Нет страшней реакционера,

чем вчерашний либерал

Начнем с господина Магницкого. Михаил Леонтьевич появился на свет весной 1778 года. Бойкий, хорошо образованный юноша успел послужить в гвардии и заграничных посольствах. В Париже он даже привлек благосклонное внимание генерала Наполеона Бонапарта – тогда 1-го консула Французской Республики. Оценил Мишеньку Магницкого и знаменитый реформатор начала XIX века Михаил Михайлович Сперанский. В Энциклопедическом словаре Брокгауза и Ефрона читаем: «Обладая недурными способностями, вкрадчивым характером и значительным честолюбием, он приобрел доверенность Сперанского и после его возвышения сделался ревностным исполнителем его планов».

Планида реформаторов на Руси всегда незавидна.
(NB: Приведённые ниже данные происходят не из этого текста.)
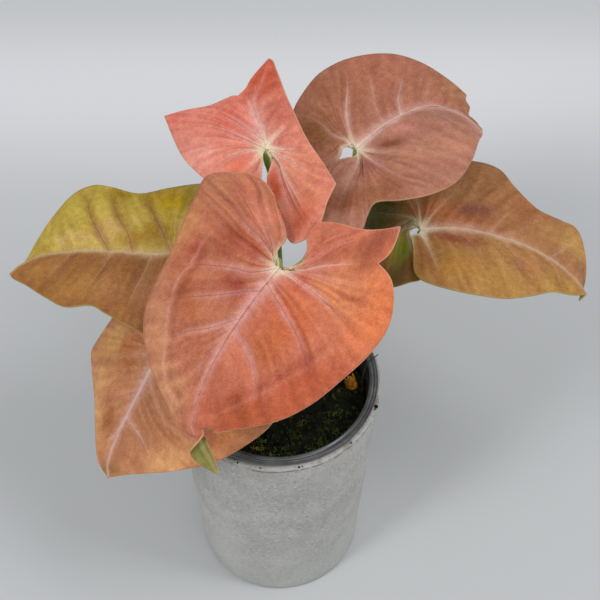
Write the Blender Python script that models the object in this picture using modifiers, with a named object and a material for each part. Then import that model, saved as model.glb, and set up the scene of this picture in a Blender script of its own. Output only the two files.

В марте 1812 года и Магницкий, и его шеф угодили на четыре года в ссылку. Михаил Леонтьевич отбывал ее не в Сибири или на Колыме, а в Вологде. В 1816 году император Александр Павлович вернул опального чиновника из опалы и выразил ему свое полное доверие. Однако Михаил Магницкий уже навсегда «излечился» от либерально-реформаторских идей, а вскоре его имя стало для всей России символом мракобесия и ханжества.

В 1817 году он получил назначение губернатором в Симбирск. Едва прибыв к новому месту службы, Михаил Леонтьевич дал весьма красноречивую установку симбирским взяточникам: «Господа! Берите, но не дерите».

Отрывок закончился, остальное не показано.